> **DATA BLOCK**:
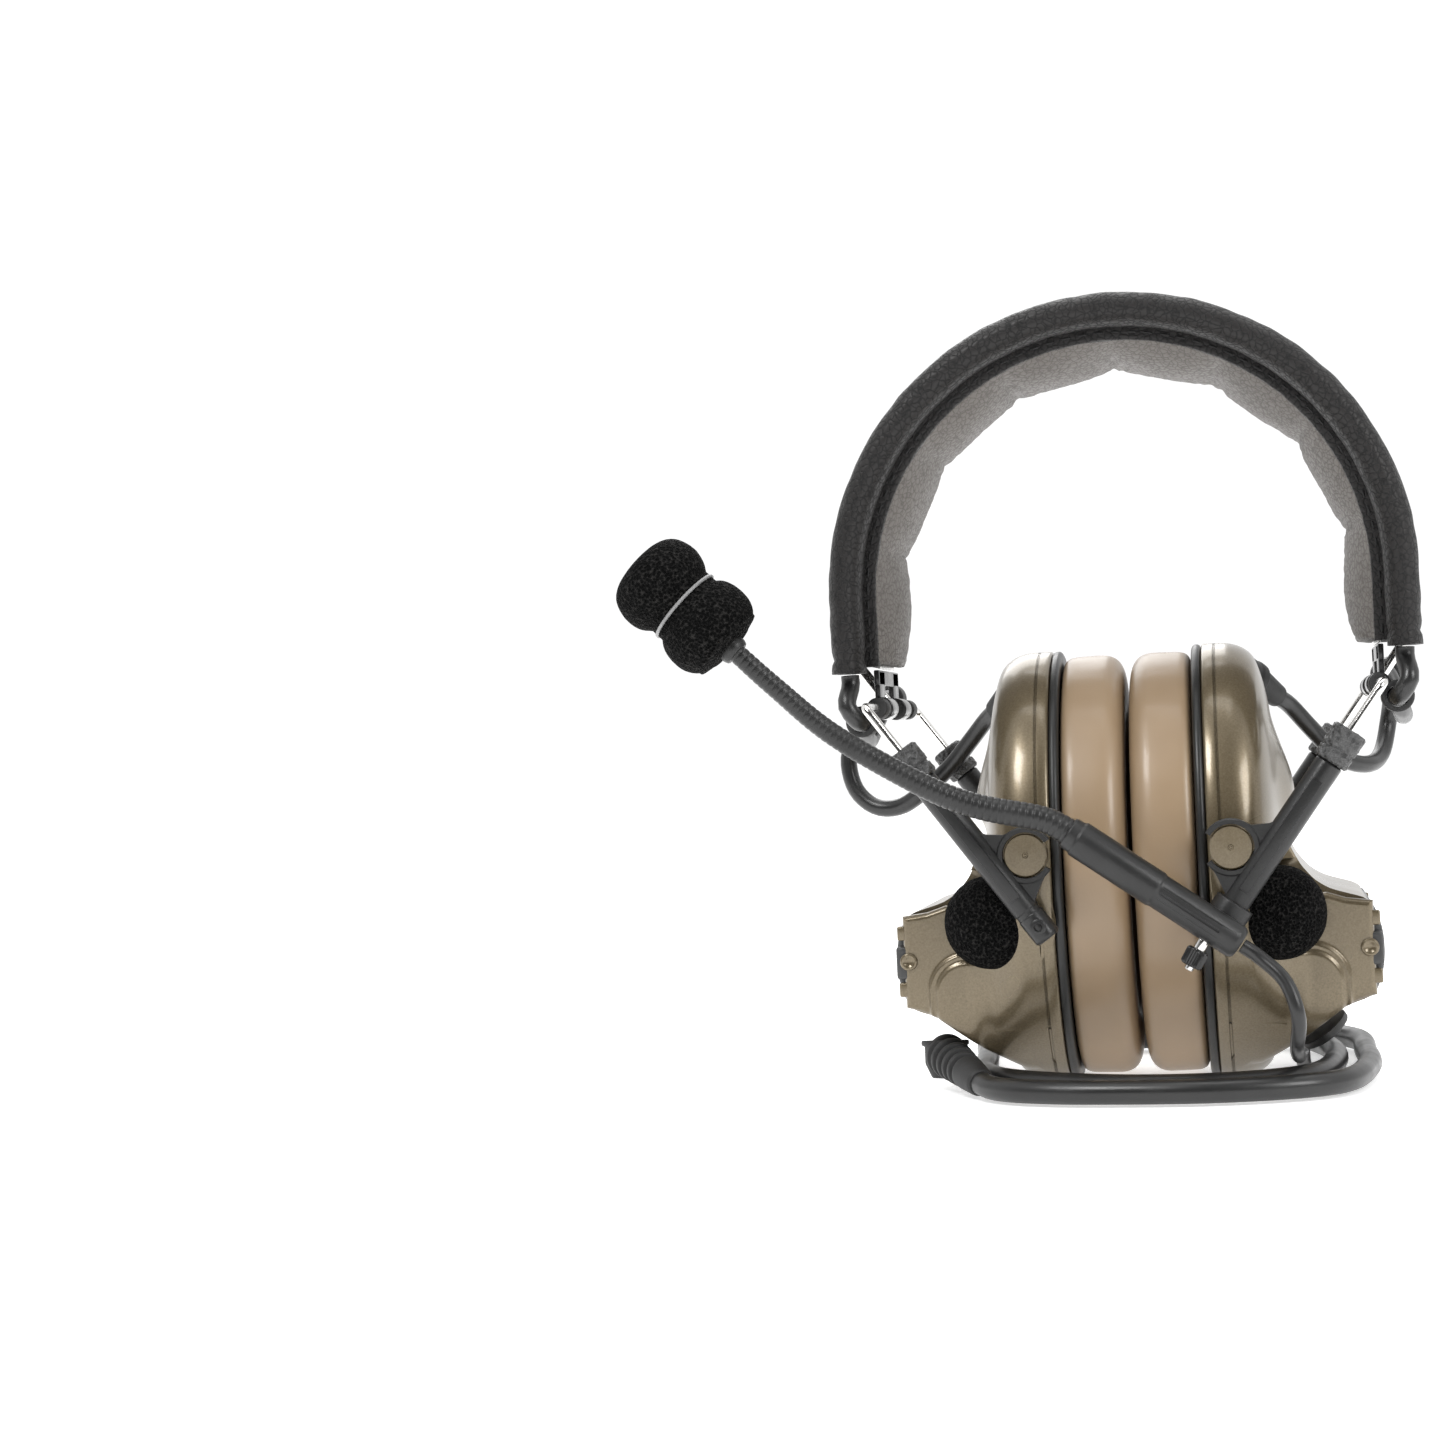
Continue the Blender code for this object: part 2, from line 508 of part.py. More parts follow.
def boot(name):
    """Tapered rubber boot of the jumper cable, standing on the cup's upper rear edge."""
    end = Vector(JUMPER_ROUTE[-1])
    root = Vector(BOOT_ROOT)
    direction = (end - root).normalized()
    length = (end - root).length - GAP
    body = lathe(name, root, direction, [(0, 3.8), (length * 0.45, 3.4), (length, 2.6)], "rubber", sides=14)
    cut = loft("cut", dome_rings(-GAP), collection=cutters)
    return combine(body, cut, "DIFFERENCE")


def button_pad_and_buttons():
    """Two push buttons in an oval pad on the slanted face under the left battery box."""
    slope = Vector((BOX_X - 26.0, 0, BOX_LOW - 0.6)).normalized()
    normal = Vector((slope.z, 0, -slope.x))
    centre = Vector((38.6, -2.0, 9.1)) + normal * 0.25
    rings = []
    for depth in (0.0, 1.0):
        ring = []
        for i in range(28):
            a = 2 * math.pi * i / 28
            along = Vector((0, 16.5 * math.cos(a), 0))
            ring.append(centre + normal * depth + along + slope * 5.6 * math.sin(a))
        rings.append(ring)
    pad = loft("left_button_pad", rings, "rubber")
    for name, y in (("left_button_plus", -8.0), ("left_button_minus", 8.0)):
        spot = centre + Vector((0, y, 0))
        hole = lathe("hole", spot - normal * 3, normal, [(0, 3.6), (9, 3.6)], sides=18, collection=cutters)
        combine(pad, hole, "DIFFERENCE")
        lathe(name, spot + normal * 0.9, normal, [(0, 3.2), (0.7, 3.2), (1.0, 2.8)], "rubber", sides=18)


def mic_socket_and_plug():
    """Jack socket on the left cup's rear and the right-angle plug that fills it."""
    lathe("left_mic_socket", (37.0, BOX_REAR + GAP, 32.0), (0, 1, 0),
          [(0, 6.6), (4.6, 6.6), (5.2, 6.0)], "black", sides=20)
    plug = lathe("mic_plug", (37.0, 42.3, 32.0), (0, 1, 0), [(0, 5.4), (0.6, 6.0), (8.4, 6.0), (9.4, 5.0)],
                 "black", sides=20)
    relief = lathe("relief", (37.0, 47.5, 30.0), (0, 0, -1), [(0, 4.4), (6, 4.2), (9, 3.5), (15.5, 2.3)],
                   sides=14, collection=cutters)
    combine(plug, relief, "UNION")
    tube("mic_cable", smooth_route(MIC_CABLE_ROUTE, 5.5), MIC_CABLE_R, "rubber")


def boom():
    """Collar on the left front arm's foot, holder tube, gooseneck and microphone."""
    foot = on_arm(COLLAR_T, -ARM_Y)
    collar_r = ARM_R + 1.3
    holder = lathe("boom_holder", foot - 5.0 * ARM_DIR, ARM_DIR, [(0, collar_r), (10.0, collar_r)], "black",
                   sides=18)
    start, end = Vector(HOLDER[0]), Vector(HOLDER[1])
    bar = lathe("bar", start, end - start, [(0, 3.0), (1.0, 3.7), ((end - start).length, 3.7)], sides=14,
                collection=cutters)
    combine(holder, bar, "UNION")
    hole = lathe("hole", foot - 15 * ARM_DIR, ARM_DIR, [(0, ARM_R + 0.16), (30, ARM_R + 0.16)], sides=18,
                 collection=cutters)
    combine(holder, hole, "DIFFERENCE")
    lathe("boom_thumb_screw", SCREW_AT, SCREW_DIR, [(0, 1.4), (1.4, 1.4), (1.6, 2.6), (5.4, 2.6), (5.8, 2.2)],
          "steel", sides=12)
    neck = smooth_route(GOOSENECK_ROUTE, 7.0)
    tube("gooseneck", neck, 2.9, "black", resolution=3)
    tip = Vector(GOOSENECK_ROUTE[-1])
    lathe("boom_mic_capsule", tip + 2 * GAP * MIC_DIR, MIC_DIR, [(0, 2.7), (3, 3.2), (16, 3.2)], "black",
          sides=14)
    lobes = [(0, 5.6), (1.2, 8.2), (5.0, 9.8), (9.5, 9.4), (12.4, 6.6), (15.0, 9.2), (19.5, 9.9),
             (23.5, 8.6), (25.6, 5.4)]
    foam = lathe("boom_windscreen", tip + 2.0 * MIC_DIR, MIC_DIR, lobes, "foam", sides=16)
    cut = lathe("cut", tip - 5 * MIC_DIR, MIC_DIR, [(0, 3.5), (22.0, 3.5)], sides=14, collection=cutters)
    combine(foam, cut, "DIFFERENCE")


def downlead():
    """Rubber gland under the right cup, the long cord on the floor and its jack plug."""
    root, end = Vector(GLAND_ROOT), Vector(DOWNLEAD_ROUTE[0])
    direction = (end - root).normalized()
    length = (end - root).length - GAP
    ribs = [(0, 4.6)]
    for i in range(3):
        at, crest, root_r = 2.0 + i * 4.0, 4.7 - 0.3 * i, 3.8 - 0.25 * i
        ribs += [(at, crest), (at + 2.0, crest), (at + 2.3, root_r), (at + 3.7, root_r)]
    ribs.append((length, 2.9))
    gland = lathe("right_cable_gland", root, direction, ribs, "rubber", sides=12)
    stub = lathe("stub", (-42.6, -17.8, 13.0), (0.0, -0.1, -1.0), [(0, 4.4), (7.4, 4.6), (10.8, 3.0)],
                 sides=16, collection=cutters)
    combine(gland, stub, "UNION")
    profile = [(-20, 2.0), (-26, 0.3), (-BOX_X - GAP, BOX_LOW - GAP), (-BOX_X - GAP, 40), (-20, 40)]
    under = loft("under", [[(x, y, z - 0.25) for x, z in profile] for y in (-40, 40)], collection=cutters)
    combine(gland, under, "DIFFERENCE")
    tube("downlead_cable", smooth_route(DOWNLEAD_ROUTE, 13.0), DOWNLEAD_R, "rubber")
    lathe("downlead_plug", (16.0, 46.0, 5.1), (-1, 0, 0),
          [(0, 3.2), (6, 4.6), (20, 4.9), (21, 3.6), (39, 3.5), (40, 2.6), (44, 2.2)], "black", sides=16)


cup("left")
yoke("left")
arm("left_front_arm", -1)
arm("left_rear_arm", 1)
tube("left_jumper_cable", smooth_route(JUMPER_ROUTE, 7.5), JUMPER_R, "rubber")
for made in [obj for obj in parts.objects if obj.name.startswith("left_")]:
    if made.name != "left_jumper_cable":
        mirrored(made, made.name.replace("left_", "right_", 1))
tube("right_jumper_cable", smooth_route(RIGHT_JUMPER_ROUTE, 7.5), JUMPER_R, "rubber")
headband()
button_pad_and_buttons()
mic_socket_and_plug()
boom()
downlead()

# Each moving piece turns about its own origin, and the whole stands centred on the frame's origin.
FRAME_CENTRE = Vector((-19.640, -11.565, 0.0))  # centre of the headset's footprint, in the sizes above
CUP_PIECES = ("cup_shell", "base_plate", "ear_cushion", "speaker", "circuit_board", "foam_liner",
              "upper_cell", "lower_cell", "front_stud", "rear_stud", "windscreen", "talk_through_mic",
              "jumper_boot")
pivots = {}
for side_name, side in (("left_", 1), ("right_", -1)):
    yoke_pivot = Vector((side * on_arm(YOKE_T).x, 0, on_arm(YOKE_T).z))
    for piece in ("yoke_wire", "front_clip", "rear_clip", "front_arm", "rear_arm"):
        pivots[side_name + piece] = yoke_pivot
    for piece in CUP_PIECES:
        pivots[side_name + piece] = Vector((side * STUD[0], 0, STUD[1]))
for piece in ("boom_holder", "gooseneck"):
    pivots[piece] = on_arm(COLLAR_T, -ARM_Y)
for piece in ("boom_mic_capsule", "boom_windscreen"):
    pivots[piece] = Vector(GOOSENECK_ROUTE[1])
pivots["boom_thumb_screw"] = Vector(SCREW_AT)
for obj in parts.objects:
    pivot = pivots.get(obj.name, Vector())
    obj.data.transform(Matrix.Translation(-pivot * MM))
    obj.location = (pivot - FRAME_CENTRE) * MM
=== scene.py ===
"""Looks of the radio headset: moulded shells, leather headband, foam, cords, materials, light and camera.
Sizes are in mm in the headset's own axes, whose origin lies midway between the cups on the floor;
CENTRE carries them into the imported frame."""

import math

import bmesh
import bpy
import numpy as np
from mathutils import Matrix, Vector, noise


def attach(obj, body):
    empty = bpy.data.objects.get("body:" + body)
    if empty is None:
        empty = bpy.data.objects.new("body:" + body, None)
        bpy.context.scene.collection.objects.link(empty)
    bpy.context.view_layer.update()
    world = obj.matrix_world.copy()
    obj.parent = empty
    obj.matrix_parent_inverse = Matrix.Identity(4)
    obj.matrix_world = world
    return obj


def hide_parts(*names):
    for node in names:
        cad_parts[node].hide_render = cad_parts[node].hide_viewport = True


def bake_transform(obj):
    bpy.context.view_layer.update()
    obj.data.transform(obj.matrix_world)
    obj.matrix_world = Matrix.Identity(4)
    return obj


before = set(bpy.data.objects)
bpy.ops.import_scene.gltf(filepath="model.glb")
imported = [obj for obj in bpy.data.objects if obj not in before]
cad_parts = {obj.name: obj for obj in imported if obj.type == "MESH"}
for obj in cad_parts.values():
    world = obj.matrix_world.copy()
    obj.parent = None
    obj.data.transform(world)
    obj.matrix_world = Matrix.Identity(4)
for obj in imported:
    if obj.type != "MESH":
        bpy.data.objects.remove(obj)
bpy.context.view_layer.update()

MM = 0.001
CENTRE = Vector((-19.640, -11.565, 0.0))
CUP_Z, HALF_Y, HALF_Z, RIM_X = 46.7, 39.0, 47.5, 16.2
BOX_X, BOX_LOW, BOX_HIGH, BOX_FRONT, BOX_REAR = 49.4, 17.0, 38.5, -28.5, 36.5
DOOR_LOW, DOOR_HIGH = BOX_FRONT + 3.0, BOX_REAR - 2.4
STUD = (21.0, 51.0)
ARM_TILT = math.radians(36)
ARM_DIR = Vector((math.sin(ARM_TILT), 0, math.cos(ARM_TILT)))
ARM_Y, ARM_R, CAP_R, WIRE_R, YOKE_T = 43.2, 2.9, 3.7, 1.0, 45.0
ARM_LOW, CAP_LOW = -16.5, 25.5
BAND_Z, BAND_OUT, BAND_IN, BAND_END = 107.0, 57.5, 48.5, 93.0
CHANNEL_OUT, CHANNEL_IN, CHANNEL_END = 62.2, 55.0, 91.0
BAND_FRONT, SEAM_Y, BAND_REAR = -31.5, -19.5, 18.5
ARCH_R, STRAP_LENGTH, CHANNEL_LENGTH = 57.0, 206, 210
JUMPER_R, MIC_CABLE_R, DOWNLEAD_R = 2.0, 1.5, 2.5
WINDSCREEN = (30.0, 36.5)
HOLDER = (22.0, -50.2, 31.6), (-11.5, -51.8, 55.8)
SCREW_AT, SCREW_DIR = (14.3, -50.5, 31.9), (-0.5, 0.0, -0.87)
MIC_DIR = Vector((-0.713, -0.01, 0.70)).normalized()
BOOT_ROOT = (25.0, 17.5, 88.0)
GLAND_ROOT = (-42.5, -19.5, 7.6)
DOOR_Z = 28.2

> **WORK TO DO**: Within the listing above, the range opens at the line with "obj.data.transform(Matrix.Translation(-pivot * MM))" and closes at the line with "obj.data.transform(world)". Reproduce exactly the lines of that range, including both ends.

> **ANSWER TO THIS PROBLEM**:
    obj.data.transform(Matrix.Translation(-pivot * MM))
    obj.location = (pivot - FRAME_CENTRE) * MM
=== scene.py ===
"""Looks of the radio headset: moulded shells, leather headband, foam, cords, materials, light and camera.
Sizes are in mm in the headset's own axes, whose origin lies midway between the cups on the floor;
CENTRE carries them into the imported frame."""

import math

import bmesh
import bpy
import numpy as np
from mathutils import Matrix, Vector, noise


def attach(obj, body):
    empty = bpy.data.objects.get("body:" + body)
    if empty is None:
        empty = bpy.data.objects.new("body:" + body, None)
        bpy.context.scene.collection.objects.link(empty)
    bpy.context.view_layer.update()
    world = obj.matrix_world.copy()
    obj.parent = empty
    obj.matrix_parent_inverse = Matrix.Identity(4)
    obj.matrix_world = world
    return obj


def hide_parts(*names):
    for node in names:
        cad_parts[node].hide_render = cad_parts[node].hide_viewport = True


def bake_transform(obj):
    bpy.context.view_layer.update()
    obj.data.transform(obj.matrix_world)
    obj.matrix_world = Matrix.Identity(4)
    return obj


before = set(bpy.data.objects)
bpy.ops.import_scene.gltf(filepath="model.glb")
imported = [obj for obj in bpy.data.objects if obj not in before]
cad_parts = {obj.name: obj for obj in imported if obj.type == "MESH"}
for obj in cad_parts.values():
    world = obj.matrix_world.copy()
    obj.parent = None
    obj.data.transform(world)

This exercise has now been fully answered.